European Lab Forum 2016

Europe de la culture : année zéro

 

Au moment où les éditos des grands quotidiens européens prophétisent à la chaîne la fin pure et simple de l’Union européenne, victime de l’absence de vision, du populisme ou de la lâcheté d’une partie de ses dirigeants nationaux, l’Europe de la culture est en première ligne dans la période de profonds bouleversements que nous vivons, et dans laquelle nous cherchons de nouveaux chemins démocratiques.
 

Secouée par une triple phase de mutation – numérique, politique et citoyenne - une nouvelle génération de militants de la culture est au front de toutes les ruptures collatérales qui en découlent : crise budgétaire, crise de sens, revendications et crispations identitaires, fractures générationnelles, sociales et territoriales, apathie politique et citoyenne… Et bien sûr crise profonde du projet européen, dont le destin n’a jamais paru aussi fragilisé.
 

European Lab a pour ambition d’éclairer ces transformations du secteur culturel et créatif, en France et en Europe, à la lumière de l’enthousiasme, de l’imagination et du potentiel d’innovation de ces nouveaux activistes.
 

Cette génération des digital natives, celle aussi des european natives, et d’une certaine façon des crisis natives, cherche un nouvel horizon.

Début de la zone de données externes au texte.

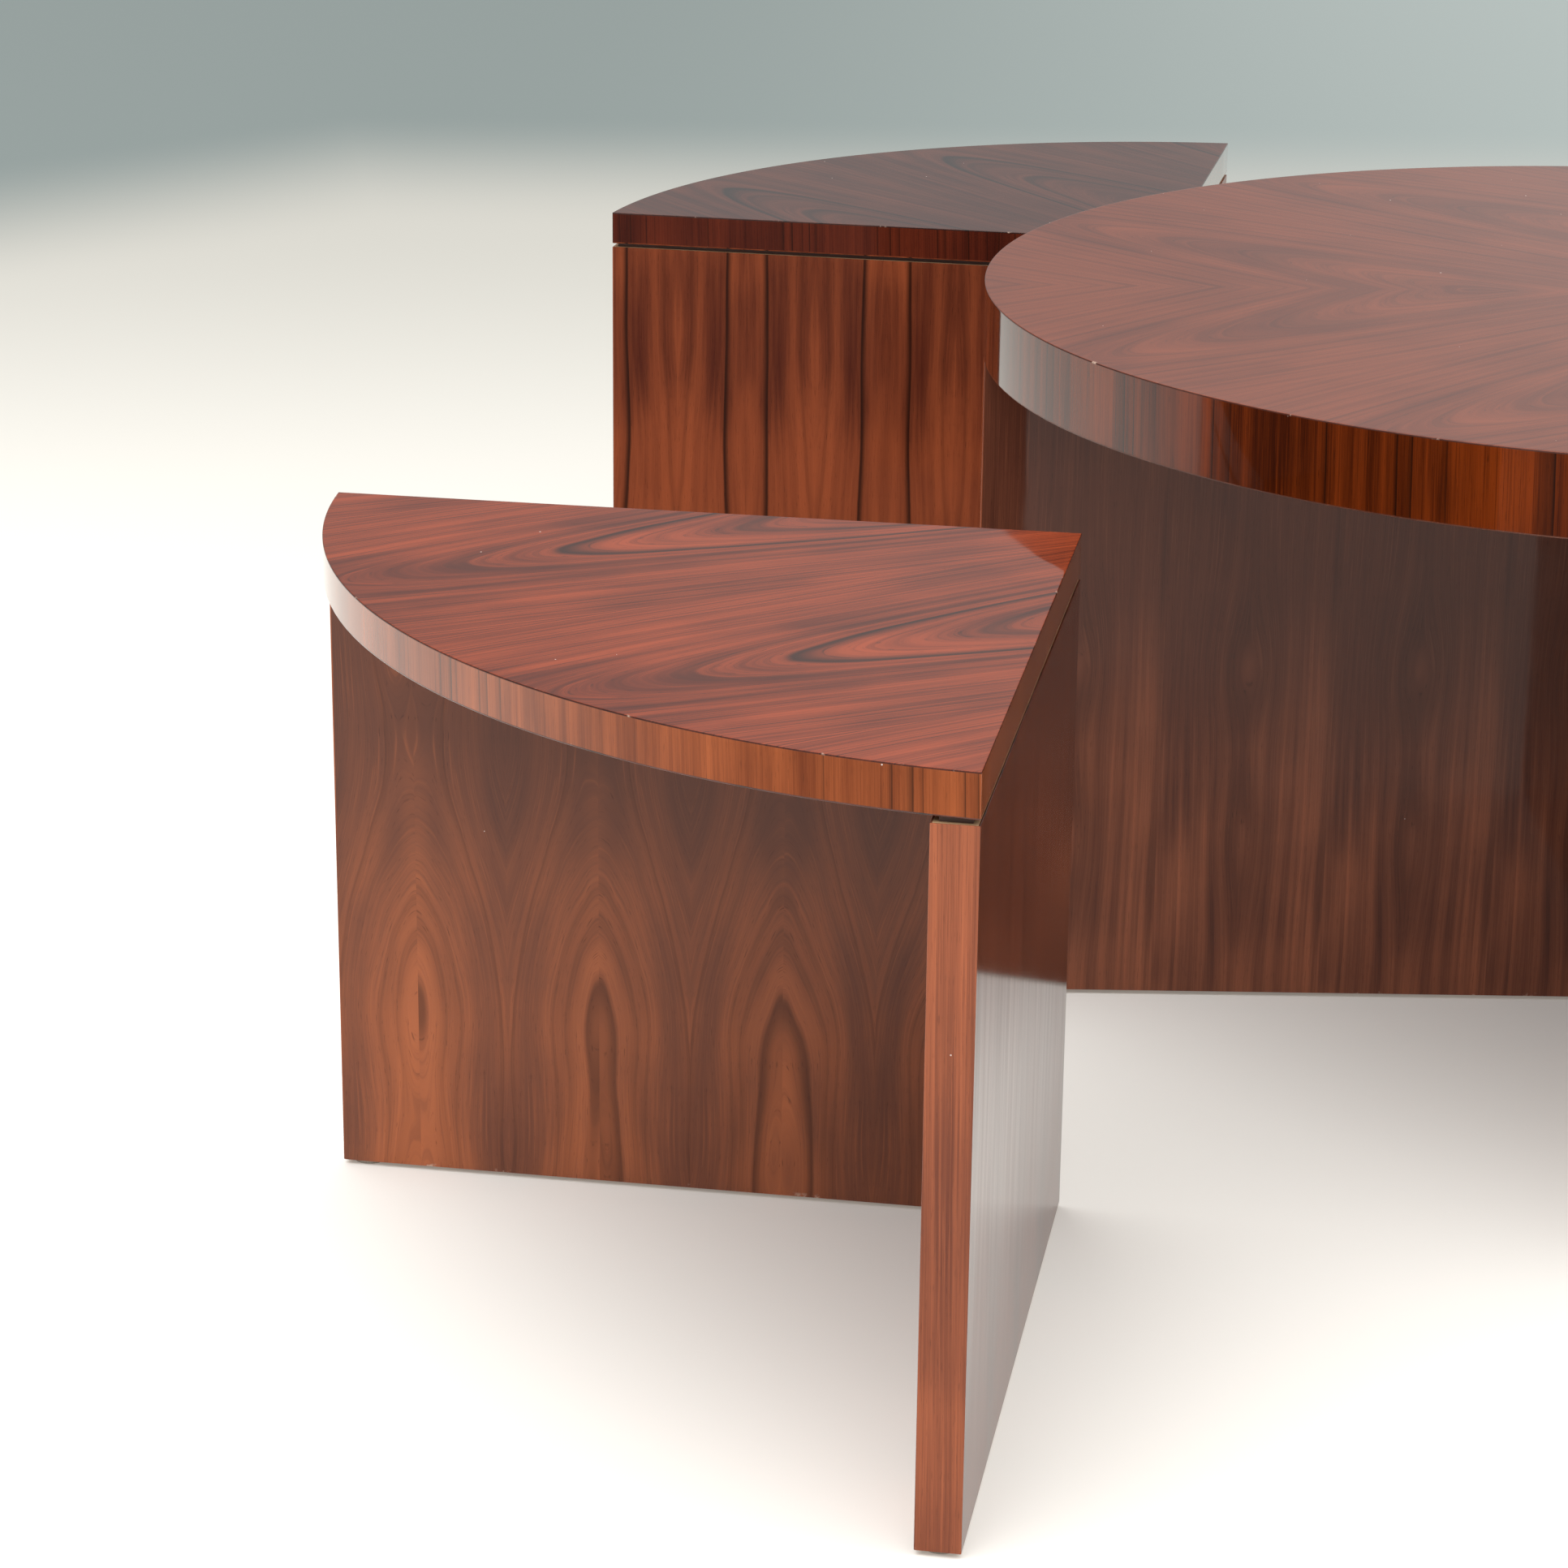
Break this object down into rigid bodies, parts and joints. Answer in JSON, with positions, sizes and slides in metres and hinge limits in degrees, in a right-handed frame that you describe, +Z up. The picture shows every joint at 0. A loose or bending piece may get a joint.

Depuis plus de deux décennies, depuis la chute du mur de Berlin, elle a appris à se construire autrement, à inventer différemment les projets culturels, créatifs et artistiques qu’elle défend.
Elle a aujourd’hui la légitimité et les convictions pour apporter des réponses nouvelles aux crises qu’elle a appris à affronter, seule, au quotidien et sur tous les terrains.
 

Au cœur de l’orage, cette génération cherche à construire une « troisième voie » indépendante et engagée, au service de l’intérêt général, du bien commun et du renouvellement démocratique, à distance des schémas dépassés de la culture institutionnelle comme des modèles capitalistiques des grands groupes industriels, qui entrent aujourd’hui en force sur les ruines du champ médiatique et culturel.
 

Cette « génération gueule de bois » - comme la qualifie brillamment Raphaël Glucksmann – est aussi une génération déterminée à se battre, à dépasser les matins difficiles et à redessiner un horizon commun : elle peut en ce sens contribuer efficacement à redonner du sens au projet européen, notamment auprès d’une jeunesse qui s’en est profondément et parfois violemment éloignée.
 

A travers ses projets, ses nouveaux espaces, ses lieux, ses événements, ses médias, elle peut réhabiliter la culture dans sa fonction la plus essentielle : celle d’une arme de reconstruction massive au service d’une société européenne au bord de l’implosion démocratique.